#P1342B. Binary Period

Binary Period

Description

Let's say string $s$ has period $k$ if $s_i = s_{i + k}$ for all $i$ from $1$ to $|s| - k$ ($|s|$ means length of string $s$) and $k$ is the minimum positive integer with this property.

Some examples of a period: for $s$="0101" the period is $k=2$, for $s$="0000" the period is $k=1$, for $s$="010" the period is $k=2$, for $s$="0011" the period is $k=4$.

You are given string $t$ consisting only of 0's and 1's and you need to find such string $s$ that:

  1. String $s$ consists only of 0's and 1's;
  2. The length of $s$ doesn't exceed $2 \cdot |t|$;
  3. String $t$ is a subsequence of string $s$;
  4. String $s$ has smallest possible period among all strings that meet conditions 1—3.

Let us recall that $t$ is a subsequence of $s$ if $t$ can be derived from $s$ by deleting zero or more elements (any) without changing the order of the remaining elements. For example, $t$="011" is a subsequence of $s$="10101".

The first line contains single integer $T$ ($1 \le T \le 100$) — the number of test cases.

Next $T$ lines contain test cases — one per line. Each line contains string $t$ ($1 \le |t| \le 100$) consisting only of 0's and 1's.
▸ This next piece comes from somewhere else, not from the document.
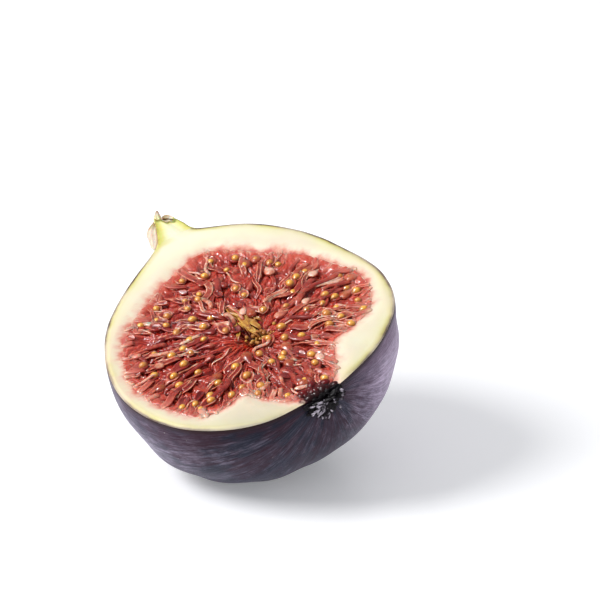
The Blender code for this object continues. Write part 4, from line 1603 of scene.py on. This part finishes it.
stub_turn = np.linspace(math.pi, 2 * math.pi, STUB_SIDES)[None, :]
stub_out = stub_points(np.cos(stub_turn) + 0 * stub_t, -np.sin(stub_turn) + 0 * stub_t)
stub_out[:, [0, -1], 2] = 0.0
stub_across = np.linspace(-1.0, 1.0, STUB_COLUMNS)[None, :]
stub_cut = stub_points(stub_across + 0 * stub_t, 0 * stub_across + 0 * stub_t)
stub_cut[..., 2] += 0.02 - 0.8 * (1 - ease(0.0, 0.10, stub_t))
stub_cut[:, [0, -1], 2] = 0.0
from_side = (1 - np.abs(stub_across)) * half_width
from_top = (1 - stub_t) * 8.0
right_rim = 0.8 * (1 - ease(0.05, 0.40, from_side)) * (stub_across > 0)
torn_rim = 1.0 * ease(0.87, 0.96, stub_t) + 0 * stub_across

stub = Piece("stalk_stub")
stub.add(stub_out, inside=0.15, dry=0.8 * ease(0.8, 1.0, stub_t))
stub.add(stub_cut, inside=np.minimum(from_side, from_top + 0.1), dry=np.maximum(right_rim, torn_rim))
for row in (0, -1):
    middle = stub_cut[row].mean(0) - (0, 0.3, 0.8)
    for rim in (stub_out[row], stub_cut[row]):
        stub.add(np.stack([rim, np.broadcast_to(middle, rim.shape)]), inside=0.2, dry=0.6)
stub.make([stalk.material], ["stalk"])

# %% [markdown]
# ## The bracts
#
# Three dry bracts stand at the stub's end: one hangs down its left side, one points up, and one bends to
# the right. Two torn flaps of the stub's own rim stand between them. All are thin curved blades: a line
# from root to tip, and a width across it. Solidify on a single sheet would be quicker, but it would leave
# blunt edges and tips.

# %% The bracts
# spine from root to tip, side it spreads to, and then: half width, half thickness, cupping, and how dry
# it is at its root, middle and tip
HANGING = (((-1.2, 69.9, -0.5), (-2.9, 68.6, -0.8), (-3.7, 65.6, -0.9), (-4.8, 61.9, -0.7)), (1, -0.3, 0.3))
UPRIGHT = (((-0.9, 67.6, -0.5), (-0.8, 69.8, -0.4), (-0.4, 71.3, -0.2), (0.0, 72.5, -0.1)), (1, -0.3, -0.3))
BENT = (((0.1, 70.2, -0.55), (1.0, 69.8, -0.45), (2.0, 68.6, -0.45)), (0.66, 0.75, 0.0))
LEFT_FLAP = (((0.4, 66.8, -0.9), (0.7, 68.6, -0.8), (1.0, 70.5, -0.7)), (1, -0.2, 0))
RIGHT_FLAP = (((1.0, 66.2, -1.2), (2.0, 67.2, -1.2), (2.7, 67.5, -1.0)), (0.2, 0.3, 1))
BLADES_OF_STALK = (
    (*HANGING, 1.20, 0.12, -0.3, (0.95, 0.58, 0.55)),
    (*UPRIGHT, 0.95, 0.16, 0.4, (0.02, 0.12, 0.85)),
    (*BENT, 0.62, 0.24, 0.2, (1.05, 0.85, 0.10)),
    (*LEFT_FLAP, 1.60, 0.18, 0.2, (0.30, 0.66, 0.80)),
    (*RIGHT_FLAP, 0.8, 0.16, 0.3, (0.1, 0.2, 0.5)),
)


def leaf(piece, spine, side, half, thick, cup, drier, rows=22, columns=11):
    """A bract: a thin blade along its spine, pointed at the tip, cupped across, drier from root to tip."""
    line = through(spine, rows)
    t = np.linspace(0.0, 1.0, rows)[:, None]
    across = np.linspace(-1.0, 1.0, columns)[None, :]
    ahead = np.gradient(line, axis=0)
    facing = np.cross(ahead, np.array(side, float))
    facing /= np.linalg.norm(facing, axis=1)[:, None]
    beside = np.cross(facing, ahead)
    beside /= np.linalg.norm(beside, axis=1)[:, None]
    width = half * np.sqrt(np.clip(1 - t**2.2, 0, 1)) * (0.75 + 0.25 * ease(0.0, 0.3, t))
    bend = cup * width * across**2 + 0.10 * np.sin(8 * across + 5 * t)
    sheets = []
    for face_side in (1, -1):
        lifted = bend + face_side * thick * (1 - across**4) * (1 - 0.5 * t)
        spread = (across * width)[..., None] * beside[:, None]
        sheets.append(line[:, None] + spread + lifted[..., None] * facing[:, None])
    loop = np.concatenate([sheets[0], sheets[1][:, ::-1][:, 1:-1]], axis=1)
    ends = [np.broadcast_to(loop[row].mean(0), loop[row].shape)[None] for row in (0, -1)]
    along = np.concatenate([[0.0], t[:, 0], [1.0]])[:, None]
    root, middle, tip = drier
    dry = middle + (tip - middle) * along**3 + (root - middle) * np.exp(-((along / 0.22) ** 2))
    piece.add(np.concatenate([ends[0], loop, ends[1]]), closed=True, dry=dry)


bracts = Piece("stalk_bracts")
for shape in BLADES_OF_STALK:
    leaf(bracts, *shape)
bracts.make([bract.material])

# %% [markdown]
# ## The floor
#
# The fig lies on a plain white sheet. It is a single square, much larger than the view, so no edge of it
# shows. It is a little glossy, which gives the soft dark reflection under the skin, and it glows faintly,
# so that it stays white where the fig shades it only a little.

# %% Floor
FLOOR_HALF = 3.0  # metres

floor_finish = Finish(
    "floor_white",
    Base_Color=(0.90, 0.90, 0.91, 1.0),
    Roughness=0.28,
    Specular_IOR_Level=0.35,
    Emission_Color=(0.95, 0.97, 1.0, 1.0),
    Emission_Strength=0.22,
)
floor_corners = [(x * FLOOR_HALF, y * FLOOR_HALF, 0.0) for x, y in ((-1, -1), (1, -1), (1, 1), (-1, 1))]
floor_mesh = bpy.data.meshes.new("floor")
floor_mesh.from_pydata(floor_corners, [], [(0, 1, 2, 3)])
floor = bpy.data.objects.new("floor", floor_mesh)
floor_mesh.materials.append(floor_finish.material)
bpy.context.scene.collection.objects.link(floor)
print("floor, m wide:", 2 * FLOOR_HALF)

# %% [markdown]
# ## Light
#
# A wet fruit is shown best by soft light from above and behind: it draws each floret by its far edge. One
# broad lamp and a bright, even room do that. A second, small lamp gives the sharp glints on the wet pulp.
# It takes no part in the soft light, or it would print hard shadows on the floor.

# %% Light
ROOM_COLOUR, ROOM_STRENGTH = (0.97, 0.98, 1.0, 1.0), 0.58
SOFT_PLACE, SOFT_SIZE, SOFT_POWER = (-0.61, 0.16, 0.55), 0.45, 7.9
SPARKLE_PLACE, SPARKLE_SIZE, SPARKLE_POWER = (-0.38, 0.16, 0.62), 0.04, 6.5
LAMP_TARGET = (0.0, 0.0, 0.02)

world = bpy.data.worlds.new("studio")
world.use_nodes = True
room = world.node_tree.nodes["Background"]
room.inputs["Color"].default_value = ROOM_COLOUR
room.inputs["Strength"].default_value = ROOM_STRENGTH
bpy.context.scene.world = world


def lamp(name, place, size, power):
    """A round area lamp that faces the fig."""
    data = bpy.data.lights.new(name, "AREA")
    data.shape = "DISK"
    data.size = size
    data.energy = power
    made = bpy.data.objects.new(name, data)
    made.location = place
    made.rotation_euler = (Vector(LAMP_TARGET) - Vector(place)).to_track_quat("-Z", "Y").to_euler()
    bpy.context.scene.collection.objects.link(made)
    return made


lamp("soft_left", SOFT_PLACE, SOFT_SIZE, SOFT_POWER)
sparkle = lamp("sparkle", SPARKLE_PLACE, SPARKLE_SIZE, SPARKLE_POWER)
sparkle.visible_diffuse = False
print("lamps, m across:", SOFT_SIZE, "and", SPARKLE_SIZE)

# %% [markdown]
# ## Camera
#
# A long lens from some way off keeps the fruit's proportions true: a short one would swell the end that is
# near. The camera looks down a little and stands a little to the left of the core, so the whole cut shows,
# and the skin under it at the eye's end.

# %% Camera
ELEVATION, AZIMUTH = math.radians(21.0), math.radians(-23.8)
DISTANCE = 0.593  # metres
LENS, SENSOR = 200.0, 36.0
AIM = (0.0, 28.6, 0.0)  # a point on the cut, mm
AIM_RIGHT, AIM_UP = 9.5, 4.5  # how far beside and above that point the view is centred, mm

back = Vector(
    (
        math.sin(AZIMUTH) * math.cos(ELEVATION),
        -math.cos(AZIMUTH) * math.cos(ELEVATION),
        math.sin(ELEVATION),
    )
)
to_right = Vector((math.cos(AZIMUTH), math.sin(AZIMUTH), 0.0))
up = back.cross(to_right)
looked_at = Vector(placed(np.array(AIM))) + AIM_RIGHT * MM * to_right + AIM_UP * MM * up
camera_data = bpy.data.cameras.new("camera")
camera_data.lens = LENS
camera_data.sensor_width = SENSOR
camera = bpy.data.objects.new("camera", camera_data)
camera.location = looked_at + DISTANCE * back
camera.rotation_euler = back.to_track_quat("Z", "Y").to_euler()
bpy.context.scene.collection.objects.link(camera)
bpy.context.scene.camera = camera
bpy.context.scene.view_settings.view_transform = "Standard"
print("camera at, m:", [round(value, 3) for value in camera.location])

# %% [markdown]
Print one string for each test case — string $s$ you needed to find. If there are multiple solutions print any one of them.

Input

The first line contains single integer $T$ ($1 \le T \le 100$) — the number of test cases.

Next $T$ lines contain test cases — one per line. Each line contains string $t$ ($1 \le |t| \le 100$) consisting only of 0's and 1's.

Output

Print one string for each test case — string $s$ you needed to find. If there are multiple solutions print any one of them.

Samples

4
00
01
111
110
00
01
11111
1010

Note

In the first and second test cases, $s = t$ since it's already one of the optimal solutions. Answers have periods equal to $1$ and $2$, respectively.

In the third test case, there are shorter optimal solutions, but it's okay since we don't need to minimize the string $s$. String $s$ has period equal to $1$.